**Requirements:**
Write the data out again, exactly as given.

● ● ●

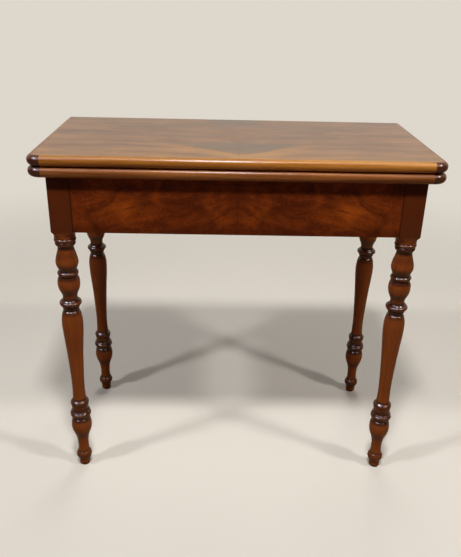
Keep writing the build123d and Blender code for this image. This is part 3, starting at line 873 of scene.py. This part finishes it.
@dataclass
class TurnedLeg:
    """A leg turned from a square blank, the square left at its top.

    Attributes:
        name: The name of the solid that it stands for.
        centre_x: Where its axis is, along the table.
        centre_y: Where its axis is, across the table.
        radius: The radius of its thickest turning.
        block_half: Half the width of its square.
        arris: The radius of the square's softened edges.
        block_bottom: The height at which the square starts.
        shoulder: The height of the round cut below the square's corners.
        top: The height of its top.
        bulge_share: How high the round cut has risen, as a share, when it is half way out.
    """

    name: str
    centre_x: float
    centre_y: float
    radius: float = 23 * MM
    block_half: float = 21.5 * MM
    arris: float = 0.8 * MM
    block_bottom: float = 580 * MM
    shoulder: float = 10 * MM
    top: float = 702.3 * MM
    bulge_share: float = 0.55

    def square(self, along: int = 12, bend: int = 5) -> np.ndarray:
        """Gives the outline of the square with its softened edges.

        A side and the quarter circle after it are made once and turned by four quarter turns.

        Args:
            along: How many points a side gets.
            bend: How many points a softened edge gets.

        Returns:
            The points, anticlockwise from above.
        """
        straight = self.block_half - self.arris
        side = np.stack([np.full(along, self.block_half),
                         np.linspace(-straight, straight, along)], 1)
        angle = np.linspace(0, math.pi / 2, bend + 2)[1:-1]
        corner = straight + self.arris * np.stack([np.cos(angle), np.sin(angle)], 1)
        quarter = np.concatenate([side, corner])
        turns = [np.array([[math.cos(turn), math.sin(turn)], [-math.sin(turn), math.cos(turn)]])
                 for turn in np.arange(4) * math.pi / 2]
        return np.concatenate([quarter @ turn for turn in turns])

    def profile(self) -> np.ndarray:
        """Gives the turning's radius and height from the floor to the top of the shoulder."""
        scale = np.array([self.radius, self.block_bottom]) / 1000
        starts = [FOOT, *(stretch[-1] for stretch in TURNING)]
        stretches = [through(np.array([start, *stretch])[:, ::-1] * scale)
                     for start, stretch in zip(starts, TURNING)]
        neck, reach = stretches[-1][-1, 0], self.block_half * math.sqrt(2)
        rise = through(np.array([
            [neck, self.block_bottom],
            [(neck + reach) / 2, self.block_bottom + self.shoulder * self.bulge_share],
            [reach, self.block_bottom + self.shoulder]]), 26)
        return np.concatenate([stretch[:-1] for stretch in stretches] + [rise])

    def wear(self, profile: np.ndarray) -> dict[str, np.ndarray]:
        """Finds where polish gathers on the turning and where it wears off.

        The radius is compared with its own running mean, over a narrow window of height for the
        grooves and a wider one for the crests. Rings are close together where the mean slope of
        the radius is steep.

        Args:
            profile: The radii and heights.

        Returns:
            From 0 to 1 for each ring: how much it lies in a hollow, on a crest, and among others.
        """
        heights = np.linspace(0, self.block_bottom, 2400)
        radii = np.interp(heights, profile[:, 1], profile[:, 0])
        grooved, level, steepness = (
            running_mean(values, heights[1], window) for values, window in (
                (radii, 7 * MM), (radii, 16 * MM), (np.abs(np.gradient(radii, heights)), 16 * MM)))
        found = {"hollow": (grooved - radii) / (0.9 * MM), "crest": (radii - level) / (1.8 * MM),
                 "busy": (steepness - 0.18) / 0.2}
        return {name: np.clip(np.interp(profile[:, 1], heights, values), 0, 1)
                for name, values in found.items()}

    def build(self, finish: bpy.types.Material) -> None:
        """Builds the leg.

        On each ray from the axis the surface lies at the turning's radius, and above the bottom of
        the block at the square's outline where that is nearer. Above the shoulder only the square
        is left.

        Args:
            finish: The material.
        """
        outline = self.square()
        reach = np.hypot(*outline.T)
        ray = outline / reach[:, None]
        profile = self.profile()
        levels = self.top - np.array([1.0, 0.3, 0.0]) * self.arris
        inset = np.array([0.0, 0.3, 1.0]) * self.arris
        turned = profile[:, 1:] < self.block_bottom
        cut = np.where(turned, profile[:, :1], np.minimum(profile[:, :1], reach))
        radii = np.concatenate([cut, reach - inset[:, None]])
        heights = np.concatenate([profile[:, 1], levels])
        traits = {name: np.concatenate([values, np.zeros(len(levels))])
                  for name, values in self.wear(profile).items()}
        flat = radii[..., None] * ray
        rings = np.dstack([flat[..., 0] + self.centre_x, flat[..., 1] + self.centre_y,
                           np.broadcast_to(heights[:, None], radii.shape)])
        piece = skin(f"{self.name}_turned", rings, finish, traits)
        settle(piece, "frame", self.name)


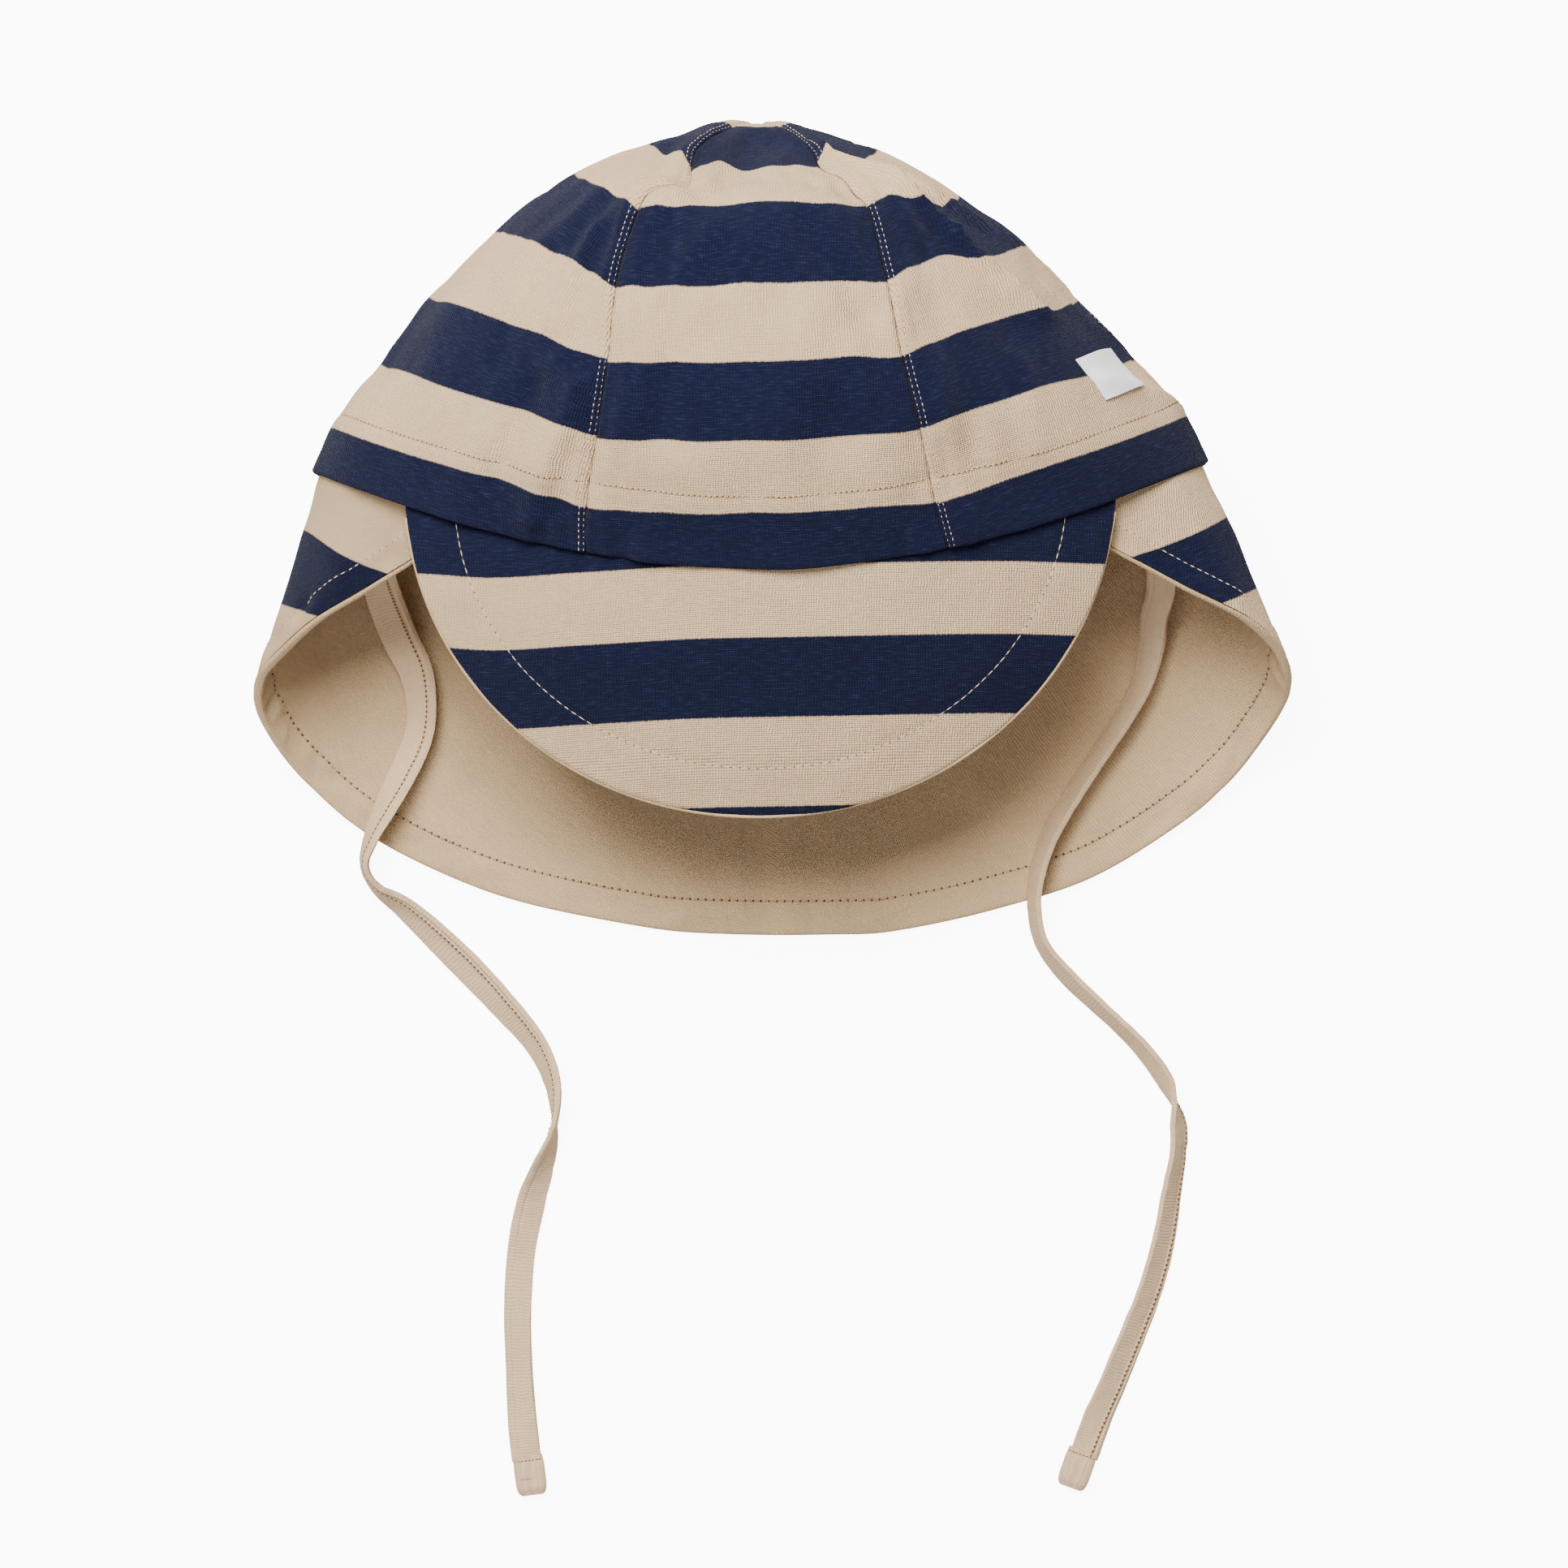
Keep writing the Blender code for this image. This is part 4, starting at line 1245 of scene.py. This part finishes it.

● ● ●

**Completed task:**
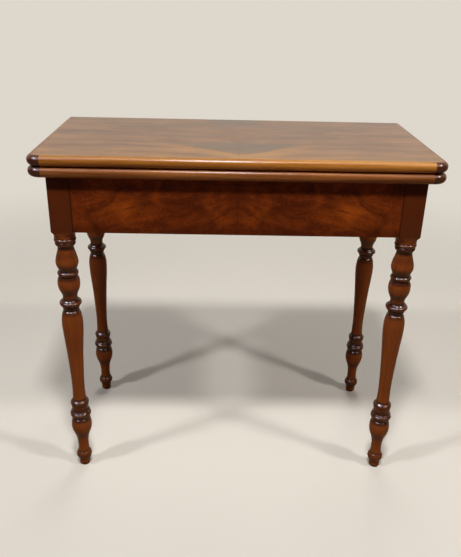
Keep writing the build123d and Blender code for this image. This is part 3, starting at line 873 of scene.py. This part finishes it.
@dataclass
class TurnedLeg:
    """A leg turned from a square blank, the square left at its top.

    Attributes:
        name: The name of the solid that it stands for.
        centre_x: Where its axis is, along the table.
        centre_y: Where its axis is, across the table.
        radius: The radius of its thickest turning.
        block_half: Half the width of its square.
        arris: The radius of the square's softened edges.
        block_bottom: The height at which the square starts.
        shoulder: The height of the round cut below the square's corners.
        top: The height of its top.
        bulge_share: How high the round cut has risen, as a share, when it is half way out.
    """

    name: str
    centre_x: float
    centre_y: float
    radius: float = 23 * MM
    block_half: float = 21.5 * MM
    arris: float = 0.8 * MM
    block_bottom: float = 580 * MM
    shoulder: float = 10 * MM
    top: float = 702.3 * MM
    bulge_share: float = 0.55

    def square(self, along: int = 12, bend: int = 5) -> np.ndarray:
        """Gives the outline of the square with its softened edges.

        A side and the quarter circle after it are made once and turned by four quarter turns.

        Args:
            along: How many points a side gets.
            bend: How many points a softened edge gets.

        Returns:
            The points, anticlockwise from above.
        """
        straight = self.block_half - self.arris
        side = np.stack([np.full(along, self.block_half),
                         np.linspace(-straight, straight, along)], 1)
        angle = np.linspace(0, math.pi / 2, bend + 2)[1:-1]
        corner = straight + self.arris * np.stack([np.cos(angle), np.sin(angle)], 1)
        quarter = np.concatenate([side, corner])
        turns = [np.array([[math.cos(turn), math.sin(turn)], [-math.sin(turn), math.cos(turn)]])
                 for turn in np.arange(4) * math.pi / 2]
        return np.concatenate([quarter @ turn for turn in turns])

    def profile(self) -> np.ndarray:
        """Gives the turning's radius and height from the floor to the top of the shoulder."""
        scale = np.array([self.radius, self.block_bottom]) / 1000
        starts = [FOOT, *(stretch[-1] for stretch in TURNING)]
        stretches = [through(np.array([start, *stretch])[:, ::-1] * scale)
                     for start, stretch in zip(starts, TURNING)]
        neck, reach = stretches[-1][-1, 0], self.block_half * math.sqrt(2)
        rise = through(np.array([
            [neck, self.block_bottom],
            [(neck + reach) / 2, self.block_bottom + self.shoulder * self.bulge_share],
            [reach, self.block_bottom + self.shoulder]]), 26)
        return np.concatenate([stretch[:-1] for stretch in stretches] + [rise])

    def wear(self, profile: np.ndarray) -> dict[str, np.ndarray]:
        """Finds where polish gathers on the turning and where it wears off.

        The radius is compared with its own running mean, over a narrow window of height for the
        grooves and a wider one for the crests. Rings are close together where the mean slope of
        the radius is steep.

        Args:
            profile: The radii and heights.

        Returns:
            From 0 to 1 for each ring: how much it lies in a hollow, on a crest, and among others.
        """
        heights = np.linspace(0, self.block_bottom, 2400)
        radii = np.interp(heights, profile[:, 1], profile[:, 0])
        grooved, level, steepness = (
            running_mean(values, heights[1], window) for values, window in (
                (radii, 7 * MM), (radii, 16 * MM), (np.abs(np.gradient(radii, heights)), 16 * MM)))
        found = {"hollow": (grooved - radii) / (0.9 * MM), "crest": (radii - level) / (1.8 * MM),
                 "busy": (steepness - 0.18) / 0.2}
        return {name: np.clip(np.interp(profile[:, 1], heights, values), 0, 1)
                for name, values in found.items()}

    def build(self, finish: bpy.types.Material) -> None:
        """Builds the leg.

        On each ray from the axis the surface lies at the turning's radius, and above the bottom of
        the block at the square's outline where that is nearer. Above the shoulder only the square
        is left.

        Args:
            finish: The material.
        """
        outline = self.square()
        reach = np.hypot(*outline.T)
        ray = outline / reach[:, None]
        profile = self.profile()
        levels = self.top - np.array([1.0, 0.3, 0.0]) * self.arris
        inset = np.array([0.0, 0.3, 1.0]) * self.arris
        turned = profile[:, 1:] < self.block_bottom
        cut = np.where(turned, profile[:, :1], np.minimum(profile[:, :1], reach))
        radii = np.concatenate([cut, reach - inset[:, None]])
        heights = np.concatenate([profile[:, 1], levels])
        traits = {name: np.concatenate([values, np.zeros(len(levels))])
                  for name, values in self.wear(profile).items()}
        flat = radii[..., None] * ray
        rings = np.dstack([flat[..., 0] + self.centre_x, flat[..., 1] + self.centre_y,
                           np.broadcast_to(heights[:, None], radii.shape)])
        piece = skin(f"{self.name}_turned", rings, finish, traits)
        settle(piece, "frame", self.name)


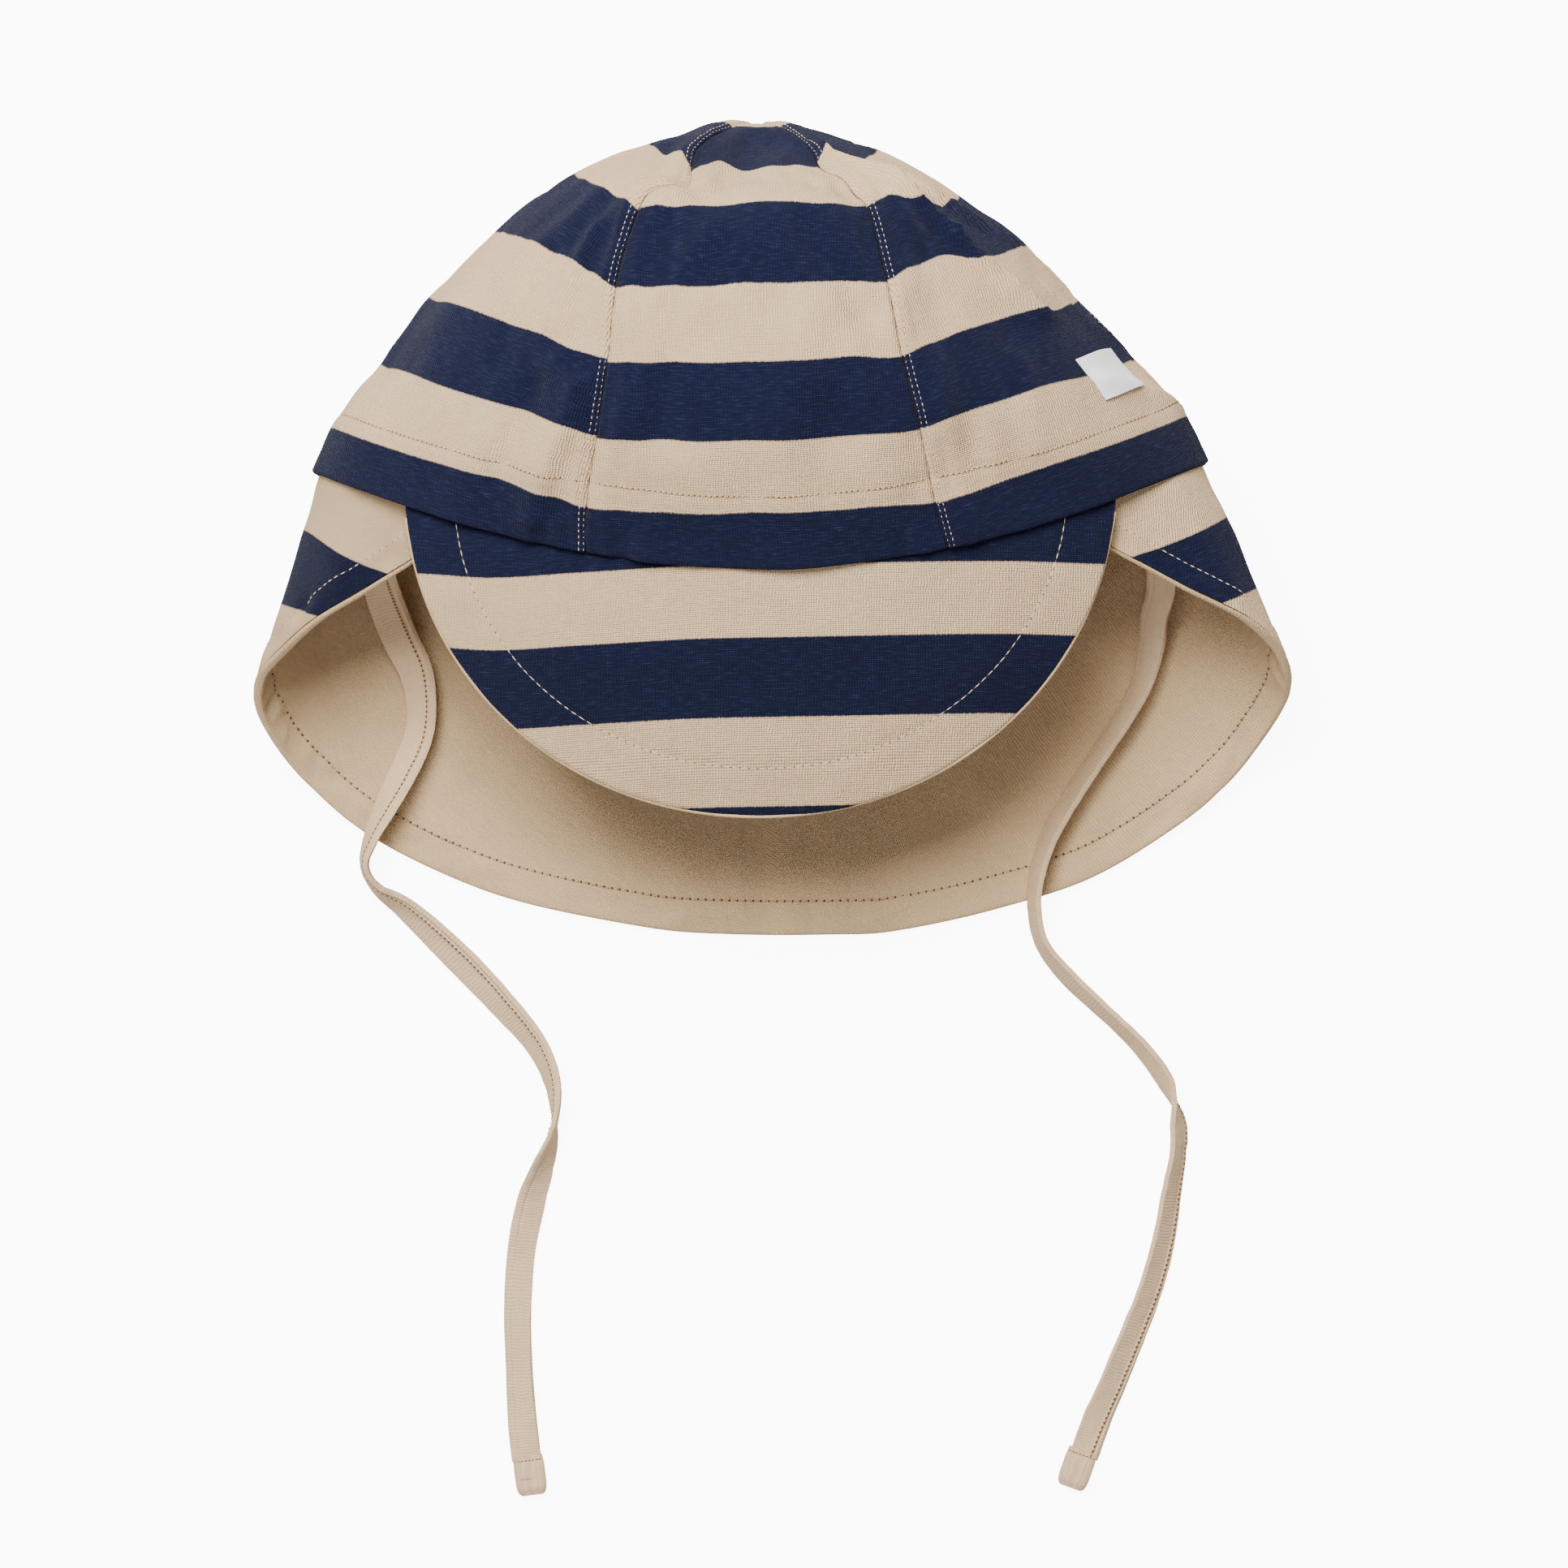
Keep writing the Blender code for this image. This is part 4, starting at line 1245 of scene.py. This part finishes it.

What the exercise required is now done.